Superavitários X Deficitários

“Não bastasse, consoante amplamente noticiado neste inquérito civil, a despeito do déficit verificado em inúmeras seccionais da cooperativa, há algumas seções que hoje se encontram superavitárias. Vale dizer que, para estas últimas, no regime de cooperativismo, por força do art. 80 da Lei 5.764/71 e da cláusula contratual de “apuração final”, haverá divisão de sobras”.

“Em tais circunstâncias, o universo dos cooperados da Bancoop está dividido entre os que terão valores a receber (rateio de sobras) e os que haverão importâncias a desembolsar (rateio de perdas). A estes o afastamento do regime de cooperativismo e anulação da “apuração final” poderão ser mesmo de interesse. Àqueles, porém, certamente não o serão. Restaria assim, sem resposta adequada a indagação sobre qual dos grupos de cooperados o Ministério Público deveria tutelar”.

Rateio

“As cooperativas têm por princípio fundamental, pois, o exercício de determinada atividade, de utilidade comum, mediante auto-financiamento e auto-gestão – essa, aliás, a ratio legis do art. 89 da Lei 5.764/71, que prevê o rateio entre os cooperados assim das perdas como também das sobras eventualmente verificadas.”.

Segundo o MP, “não toca a natureza da cooperativa e das relações entre eles e os cooperados também a posterior divisão (rateio) de eventual déficit. É que rateio, assim das perdas como das eventuais sobras, é inerente ao cooperativismo”.

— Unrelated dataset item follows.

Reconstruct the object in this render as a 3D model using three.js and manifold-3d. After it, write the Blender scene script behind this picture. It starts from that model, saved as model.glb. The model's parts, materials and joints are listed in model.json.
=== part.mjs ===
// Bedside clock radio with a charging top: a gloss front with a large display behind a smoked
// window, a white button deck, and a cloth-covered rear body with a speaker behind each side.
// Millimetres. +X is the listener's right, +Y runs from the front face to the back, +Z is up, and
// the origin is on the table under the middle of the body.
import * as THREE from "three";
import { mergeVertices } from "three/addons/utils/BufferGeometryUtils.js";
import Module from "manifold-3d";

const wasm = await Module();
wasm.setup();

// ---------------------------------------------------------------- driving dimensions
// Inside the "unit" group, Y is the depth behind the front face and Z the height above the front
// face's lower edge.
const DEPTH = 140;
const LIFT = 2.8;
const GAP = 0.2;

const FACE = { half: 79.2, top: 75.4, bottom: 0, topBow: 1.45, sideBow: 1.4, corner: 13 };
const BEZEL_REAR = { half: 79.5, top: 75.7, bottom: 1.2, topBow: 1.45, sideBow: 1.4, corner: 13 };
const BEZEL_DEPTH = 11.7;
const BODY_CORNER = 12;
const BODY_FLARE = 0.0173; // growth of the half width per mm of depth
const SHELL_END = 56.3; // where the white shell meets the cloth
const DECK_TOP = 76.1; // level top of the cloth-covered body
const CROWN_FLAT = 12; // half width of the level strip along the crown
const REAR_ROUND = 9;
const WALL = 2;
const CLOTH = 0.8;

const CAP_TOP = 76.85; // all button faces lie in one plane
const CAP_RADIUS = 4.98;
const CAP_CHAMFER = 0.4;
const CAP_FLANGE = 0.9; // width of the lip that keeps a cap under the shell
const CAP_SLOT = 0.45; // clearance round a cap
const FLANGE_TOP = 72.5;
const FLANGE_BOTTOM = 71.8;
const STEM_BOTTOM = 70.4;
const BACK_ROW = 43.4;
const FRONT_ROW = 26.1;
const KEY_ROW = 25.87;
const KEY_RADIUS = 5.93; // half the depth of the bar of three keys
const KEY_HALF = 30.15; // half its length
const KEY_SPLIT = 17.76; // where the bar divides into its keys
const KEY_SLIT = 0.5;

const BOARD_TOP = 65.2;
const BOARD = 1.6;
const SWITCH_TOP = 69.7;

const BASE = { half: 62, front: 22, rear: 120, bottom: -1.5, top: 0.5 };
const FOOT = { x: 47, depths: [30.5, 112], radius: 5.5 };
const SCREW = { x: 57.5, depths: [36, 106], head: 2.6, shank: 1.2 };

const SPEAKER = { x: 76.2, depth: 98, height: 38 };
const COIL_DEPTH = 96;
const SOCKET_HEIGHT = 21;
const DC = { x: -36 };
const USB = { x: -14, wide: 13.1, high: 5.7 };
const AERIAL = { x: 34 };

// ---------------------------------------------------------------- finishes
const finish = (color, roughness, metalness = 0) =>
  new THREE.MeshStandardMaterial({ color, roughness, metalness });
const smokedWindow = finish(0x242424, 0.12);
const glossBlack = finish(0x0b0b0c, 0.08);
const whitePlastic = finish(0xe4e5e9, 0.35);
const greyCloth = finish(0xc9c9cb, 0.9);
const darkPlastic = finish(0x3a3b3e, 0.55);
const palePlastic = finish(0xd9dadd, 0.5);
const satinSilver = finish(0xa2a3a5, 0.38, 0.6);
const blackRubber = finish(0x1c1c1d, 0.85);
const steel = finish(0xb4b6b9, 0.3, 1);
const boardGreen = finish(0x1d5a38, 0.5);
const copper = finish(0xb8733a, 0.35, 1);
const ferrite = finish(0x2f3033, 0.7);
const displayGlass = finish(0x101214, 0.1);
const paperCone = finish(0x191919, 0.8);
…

Responsabilidade do cooperado

A decisão lembra que “como se vê, sem dificuldade, o ordenamento pátrio encerra a mais variada gama de instrumentos para que o cooperado, em juízo ou fora dele, faça resguardados seus interesses e conformada a administração associativa aos estatutos e à legislação especial incidente.”.

Atuação do MP

“Nada obstante, pudéssemos imaginar caracterizada a cooperativa ‘de fachada’, aceitável a relação de consumo, viável o afastamento do regime jurídico do cooperativismo e aproveitável tal medida à globalidade dos cooperados, ainda assim encontraríamos rijo empeço à legitimação extraordinária do Ministério Público, dado que aqui se cuidam de direitos e interesses individuais homogêneos (de origem comum)”. A decisão cita, também, um dos autores do Anteprojeto do Código Brasileiro de Defesa do Consumidor, Kazuo Watanabe que diz que “não se pode ir ao extremo de permitir que o Ministério Público tutele interesses genuinamente privados sem qualquer relevância social (como os de condôminos de um edifício de apartamentos contra o síndico ou contra terceiros, ou os de um grupo de uma sociedade contra outro grupo da mesma sociedade, a menos eu esteja inequivocamente presente, por alguma razão específica, o interesse social) sob pena de amesquinhamento da relevância social do parquet, que deve estar vocacionado, por definição constitucional, à defesa ‘da ordem jurídica, do regime democrático e dos interesses sociais e individuais indisponíveis’”.

Do Arquivamento

”Pelo exposto, não verificando na espécie interesse transindividual passível de tutela por esta Promotoria de Justiça do Consumidor, com fundamento no art.9º, § 1º, da lei Federal 7.347/85, no art. 110, da Lei Estadual 734/93, e no art. 99, inc. 1, do Ato 484/2006 – CPJ, promovo o arquivamento do presente inquérito civil público.”.

Do encaminhamento

Segundo a decisão do MP “Para aproximação de tais idéias à situação concreta sob investigação, cumpre então considerar que: a) a cooperativa investigada foi constituída em conformidade com o direito incidente, consideradas aqui não apenas as normas positivas relativas à forma da associação, mas também as que cuidam do conteúdo de sua atuação no mundo fenomênico; b) já em curso sua vida civil, sobreveio anomalia jurídica, decorrente de atos ilícitos praticados, ao menos em tese, pelos cooperados administradores; c) para restabelecimento da ordem jurídica, incidem as sanções previstas no regime jurídico aplicável, pelas quais hão de responder os autores da ilicitude”. “De tal arte, a fim de fazer conhecer os fatos ao Órgão ministerial especializado, determino desde logo a extração de cópias destes autos (inclusive dos apensos), bem como da presente promoção, encaminhando-as por ofício ao GAECO.”